*CHALLENGE*: Within the material below, locate the line with "smooth_route(route, ROUTE_POINTS) for" and the line with "bpy.data.objects.remove(obj)", then return those two lines and all lines between them, exactly as written.

Entries from a dataset:
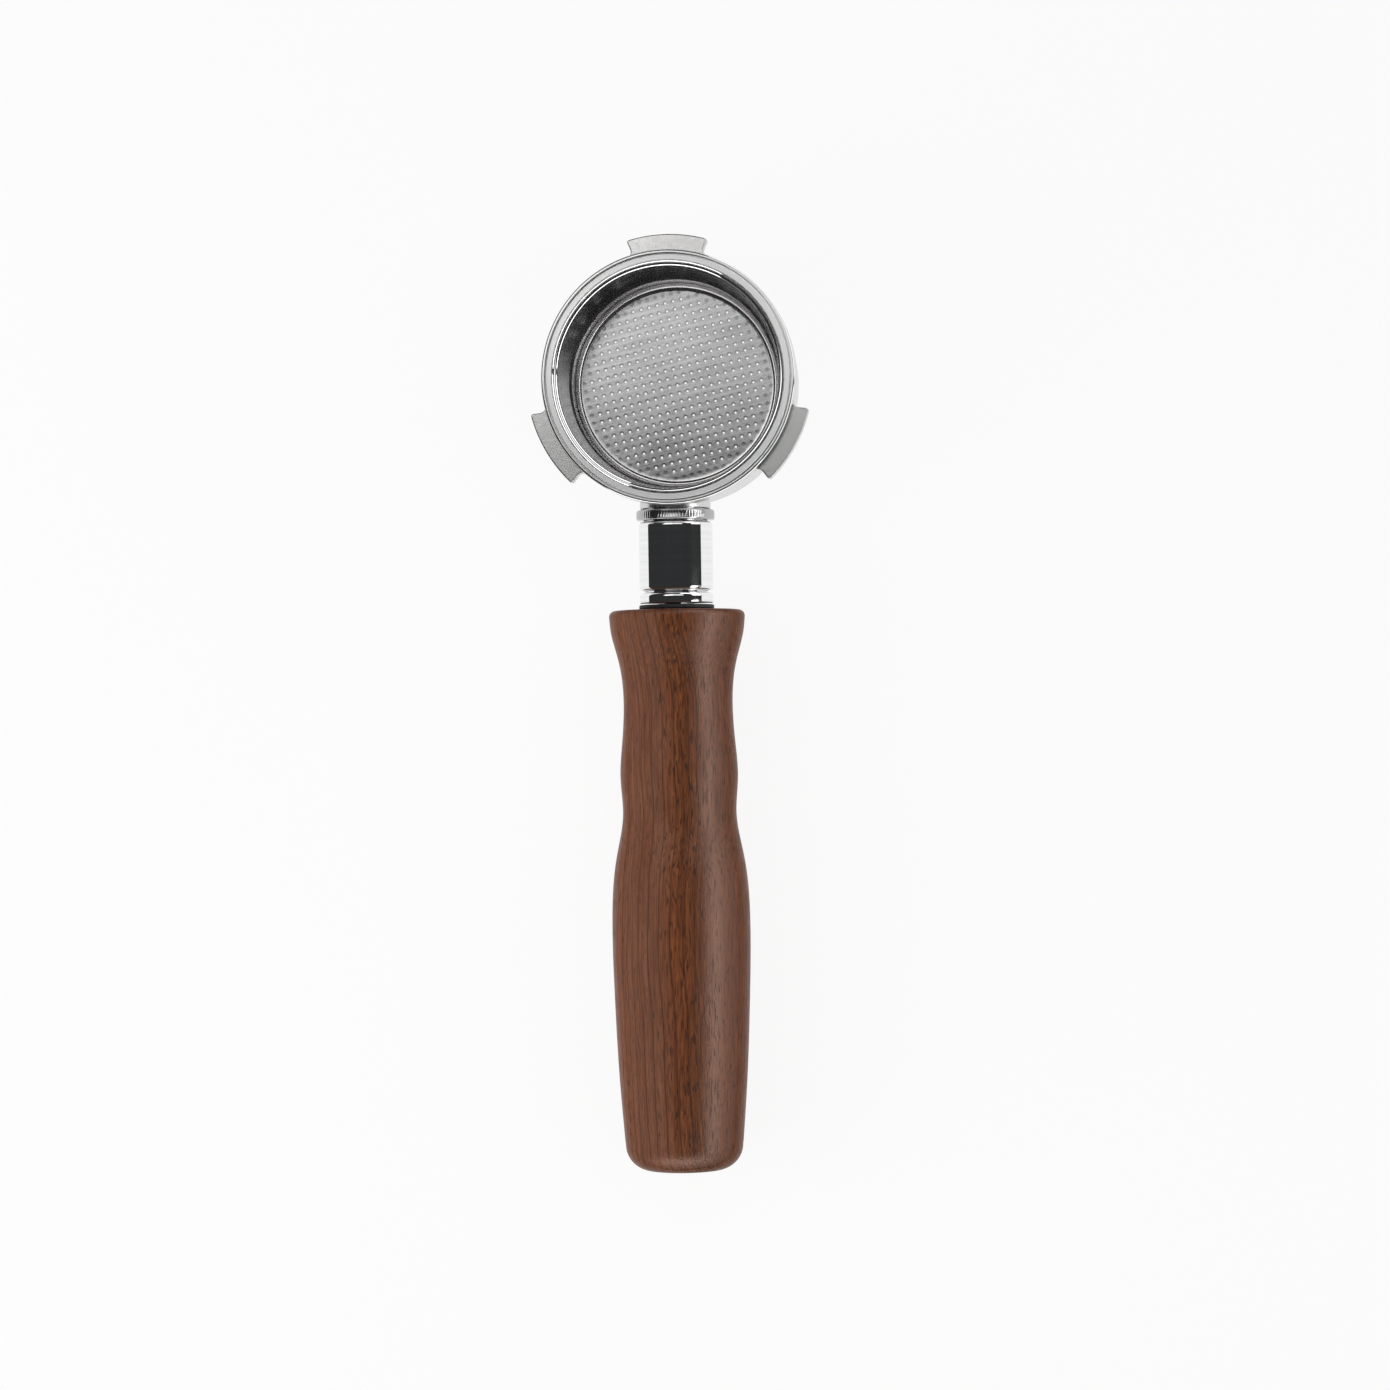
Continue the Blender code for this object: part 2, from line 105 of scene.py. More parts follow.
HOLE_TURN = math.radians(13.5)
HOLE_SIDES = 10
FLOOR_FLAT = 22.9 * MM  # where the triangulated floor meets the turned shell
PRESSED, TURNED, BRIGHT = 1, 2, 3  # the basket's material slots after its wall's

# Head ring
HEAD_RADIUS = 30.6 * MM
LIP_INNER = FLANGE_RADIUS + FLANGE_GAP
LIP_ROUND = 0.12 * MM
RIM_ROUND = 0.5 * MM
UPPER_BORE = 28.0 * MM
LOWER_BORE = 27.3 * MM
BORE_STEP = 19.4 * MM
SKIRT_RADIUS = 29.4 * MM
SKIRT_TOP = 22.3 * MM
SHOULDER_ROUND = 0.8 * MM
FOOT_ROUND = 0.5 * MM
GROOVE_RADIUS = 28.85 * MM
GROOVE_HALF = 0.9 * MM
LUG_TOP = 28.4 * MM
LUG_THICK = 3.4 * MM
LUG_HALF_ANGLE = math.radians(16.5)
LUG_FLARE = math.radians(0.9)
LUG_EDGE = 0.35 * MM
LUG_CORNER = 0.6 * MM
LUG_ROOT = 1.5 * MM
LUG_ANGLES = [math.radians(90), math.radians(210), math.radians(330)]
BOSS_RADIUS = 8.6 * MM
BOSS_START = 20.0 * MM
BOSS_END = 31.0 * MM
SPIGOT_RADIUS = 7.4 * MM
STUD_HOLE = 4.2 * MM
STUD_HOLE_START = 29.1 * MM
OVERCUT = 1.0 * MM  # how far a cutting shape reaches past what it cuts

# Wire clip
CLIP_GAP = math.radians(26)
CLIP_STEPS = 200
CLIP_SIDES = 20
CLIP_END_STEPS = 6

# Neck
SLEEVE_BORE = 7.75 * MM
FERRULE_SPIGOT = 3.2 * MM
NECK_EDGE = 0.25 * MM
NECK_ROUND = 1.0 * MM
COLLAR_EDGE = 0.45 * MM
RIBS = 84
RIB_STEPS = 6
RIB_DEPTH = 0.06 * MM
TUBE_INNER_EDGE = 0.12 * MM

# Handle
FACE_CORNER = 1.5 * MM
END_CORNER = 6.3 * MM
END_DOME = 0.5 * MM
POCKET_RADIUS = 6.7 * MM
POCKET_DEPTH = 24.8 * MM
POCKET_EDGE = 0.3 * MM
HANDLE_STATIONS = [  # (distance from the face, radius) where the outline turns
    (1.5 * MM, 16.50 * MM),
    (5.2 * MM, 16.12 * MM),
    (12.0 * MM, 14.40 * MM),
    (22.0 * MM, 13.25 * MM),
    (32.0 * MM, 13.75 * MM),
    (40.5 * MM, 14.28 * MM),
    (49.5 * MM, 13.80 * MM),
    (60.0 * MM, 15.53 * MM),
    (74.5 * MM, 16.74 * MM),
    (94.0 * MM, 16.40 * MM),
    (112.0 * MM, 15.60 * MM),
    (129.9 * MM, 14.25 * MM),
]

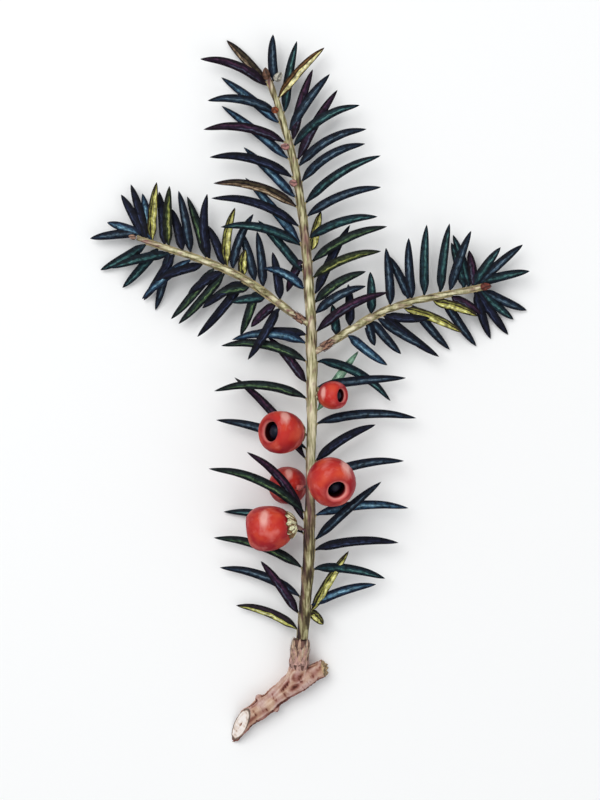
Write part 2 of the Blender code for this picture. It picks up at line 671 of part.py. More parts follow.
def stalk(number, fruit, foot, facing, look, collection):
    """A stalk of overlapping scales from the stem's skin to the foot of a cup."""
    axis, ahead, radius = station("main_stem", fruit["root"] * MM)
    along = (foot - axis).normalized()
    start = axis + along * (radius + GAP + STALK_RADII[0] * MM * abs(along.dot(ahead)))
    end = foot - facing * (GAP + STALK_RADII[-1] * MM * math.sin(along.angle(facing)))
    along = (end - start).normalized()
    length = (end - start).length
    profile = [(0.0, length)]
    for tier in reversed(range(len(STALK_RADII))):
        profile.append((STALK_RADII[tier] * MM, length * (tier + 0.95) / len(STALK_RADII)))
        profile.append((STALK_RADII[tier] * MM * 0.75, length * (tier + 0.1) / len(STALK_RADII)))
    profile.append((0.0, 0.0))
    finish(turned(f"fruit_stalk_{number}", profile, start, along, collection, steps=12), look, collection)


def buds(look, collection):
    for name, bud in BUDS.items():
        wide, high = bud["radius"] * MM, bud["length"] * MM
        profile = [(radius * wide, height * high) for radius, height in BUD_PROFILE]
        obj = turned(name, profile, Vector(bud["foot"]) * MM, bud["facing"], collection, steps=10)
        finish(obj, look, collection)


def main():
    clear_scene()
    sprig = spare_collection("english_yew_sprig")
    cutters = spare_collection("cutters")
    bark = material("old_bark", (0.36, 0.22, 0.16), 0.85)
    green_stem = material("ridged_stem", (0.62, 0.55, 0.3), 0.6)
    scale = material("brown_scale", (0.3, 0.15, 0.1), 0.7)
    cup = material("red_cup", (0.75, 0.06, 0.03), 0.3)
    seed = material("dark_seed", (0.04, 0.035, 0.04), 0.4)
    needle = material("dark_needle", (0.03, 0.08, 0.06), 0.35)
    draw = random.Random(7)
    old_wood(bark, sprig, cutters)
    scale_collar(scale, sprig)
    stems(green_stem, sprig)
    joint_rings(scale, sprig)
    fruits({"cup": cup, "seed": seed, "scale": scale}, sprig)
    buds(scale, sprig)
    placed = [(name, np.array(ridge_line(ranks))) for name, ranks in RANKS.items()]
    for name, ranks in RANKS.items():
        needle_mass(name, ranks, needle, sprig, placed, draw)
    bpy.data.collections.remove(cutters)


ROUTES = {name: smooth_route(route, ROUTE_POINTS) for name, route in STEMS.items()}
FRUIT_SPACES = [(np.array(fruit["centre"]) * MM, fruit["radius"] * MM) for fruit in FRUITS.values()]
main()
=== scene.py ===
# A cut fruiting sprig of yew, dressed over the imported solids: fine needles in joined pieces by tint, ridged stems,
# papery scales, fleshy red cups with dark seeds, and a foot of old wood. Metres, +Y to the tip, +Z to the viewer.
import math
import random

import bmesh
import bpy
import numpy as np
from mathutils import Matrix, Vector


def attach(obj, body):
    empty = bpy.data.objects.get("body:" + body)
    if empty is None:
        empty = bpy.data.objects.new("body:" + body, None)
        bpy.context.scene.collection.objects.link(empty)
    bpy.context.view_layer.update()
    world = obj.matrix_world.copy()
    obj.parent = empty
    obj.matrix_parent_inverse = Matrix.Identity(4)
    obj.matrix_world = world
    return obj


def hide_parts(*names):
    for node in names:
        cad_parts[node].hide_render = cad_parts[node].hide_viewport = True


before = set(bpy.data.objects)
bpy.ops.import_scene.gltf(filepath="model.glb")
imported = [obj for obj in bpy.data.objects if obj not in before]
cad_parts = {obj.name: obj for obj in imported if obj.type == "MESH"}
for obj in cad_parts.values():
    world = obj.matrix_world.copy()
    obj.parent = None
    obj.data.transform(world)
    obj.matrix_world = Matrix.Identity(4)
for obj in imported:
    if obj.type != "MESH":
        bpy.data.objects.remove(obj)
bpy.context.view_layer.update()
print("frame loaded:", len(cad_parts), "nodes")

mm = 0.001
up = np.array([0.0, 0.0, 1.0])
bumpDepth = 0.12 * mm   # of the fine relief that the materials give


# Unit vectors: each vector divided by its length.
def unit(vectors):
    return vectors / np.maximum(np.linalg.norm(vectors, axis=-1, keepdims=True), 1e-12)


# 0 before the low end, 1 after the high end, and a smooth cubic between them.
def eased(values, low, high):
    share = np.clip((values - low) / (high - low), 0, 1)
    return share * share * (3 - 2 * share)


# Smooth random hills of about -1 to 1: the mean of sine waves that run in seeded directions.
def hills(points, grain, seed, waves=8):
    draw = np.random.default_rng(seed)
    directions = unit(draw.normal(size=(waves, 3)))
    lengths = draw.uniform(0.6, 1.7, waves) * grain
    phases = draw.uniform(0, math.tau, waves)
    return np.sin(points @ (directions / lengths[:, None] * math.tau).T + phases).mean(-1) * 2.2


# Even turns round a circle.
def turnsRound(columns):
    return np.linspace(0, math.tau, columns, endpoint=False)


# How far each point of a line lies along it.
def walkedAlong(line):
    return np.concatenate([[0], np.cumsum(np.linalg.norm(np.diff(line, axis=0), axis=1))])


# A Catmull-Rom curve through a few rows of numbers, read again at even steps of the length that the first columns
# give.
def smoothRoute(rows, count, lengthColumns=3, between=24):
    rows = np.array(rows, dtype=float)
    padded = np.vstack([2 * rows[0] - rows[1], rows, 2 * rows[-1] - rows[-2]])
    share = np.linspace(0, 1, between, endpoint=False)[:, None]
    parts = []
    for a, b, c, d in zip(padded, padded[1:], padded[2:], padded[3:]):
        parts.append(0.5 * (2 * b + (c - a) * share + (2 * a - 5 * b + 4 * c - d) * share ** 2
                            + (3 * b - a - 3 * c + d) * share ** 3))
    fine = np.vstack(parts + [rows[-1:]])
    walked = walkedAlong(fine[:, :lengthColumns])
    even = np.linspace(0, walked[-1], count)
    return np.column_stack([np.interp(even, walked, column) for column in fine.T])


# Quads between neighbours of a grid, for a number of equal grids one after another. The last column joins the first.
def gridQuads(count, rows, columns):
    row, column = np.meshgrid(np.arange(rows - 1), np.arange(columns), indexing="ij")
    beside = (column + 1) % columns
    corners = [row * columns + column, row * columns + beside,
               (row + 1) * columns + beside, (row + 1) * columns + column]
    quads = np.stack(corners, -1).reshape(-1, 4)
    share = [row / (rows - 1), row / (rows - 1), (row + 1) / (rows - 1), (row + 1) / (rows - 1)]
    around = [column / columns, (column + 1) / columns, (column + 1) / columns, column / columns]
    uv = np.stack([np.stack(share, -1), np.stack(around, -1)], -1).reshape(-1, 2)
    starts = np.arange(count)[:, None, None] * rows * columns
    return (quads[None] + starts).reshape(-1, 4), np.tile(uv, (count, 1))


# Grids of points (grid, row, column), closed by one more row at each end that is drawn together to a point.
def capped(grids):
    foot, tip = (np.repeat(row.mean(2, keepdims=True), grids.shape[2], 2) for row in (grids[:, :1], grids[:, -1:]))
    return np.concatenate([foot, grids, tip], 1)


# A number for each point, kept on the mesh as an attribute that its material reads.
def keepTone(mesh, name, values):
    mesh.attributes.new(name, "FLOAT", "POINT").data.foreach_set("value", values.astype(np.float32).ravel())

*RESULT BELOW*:
ROUTES = {name: smooth_route(route, ROUTE_POINTS) for name, route in STEMS.items()}
FRUIT_SPACES = [(np.array(fruit["centre"]) * MM, fruit["radius"] * MM) for fruit in FRUITS.values()]
main()
=== scene.py ===
# A cut fruiting sprig of yew, dressed over the imported solids: fine needles in joined pieces by tint, ridged stems,
# papery scales, fleshy red cups with dark seeds, and a foot of old wood. Metres, +Y to the tip, +Z to the viewer.
import math
import random

import bmesh
import bpy
import numpy as np
from mathutils import Matrix, Vector


def attach(obj, body):
    empty = bpy.data.objects.get("body:" + body)
    if empty is None:
        empty = bpy.data.objects.new("body:" + body, None)
        bpy.context.scene.collection.objects.link(empty)
    bpy.context.view_layer.update()
    world = obj.matrix_world.copy()
    obj.parent = empty
    obj.matrix_parent_inverse = Matrix.Identity(4)
    obj.matrix_world = world
    return obj


def hide_parts(*names):
    for node in names:
        cad_parts[node].hide_render = cad_parts[node].hide_viewport = True


before = set(bpy.data.objects)
bpy.ops.import_scene.gltf(filepath="model.glb")
imported = [obj for obj in bpy.data.objects if obj not in before]
cad_parts = {obj.name: obj for obj in imported if obj.type == "MESH"}
for obj in cad_parts.values():
    world = obj.matrix_world.copy()
    obj.parent = None
    obj.data.transform(world)
    obj.matrix_world = Matrix.Identity(4)
for obj in imported:
    if obj.type != "MESH":
        bpy.data.objects.remove(obj)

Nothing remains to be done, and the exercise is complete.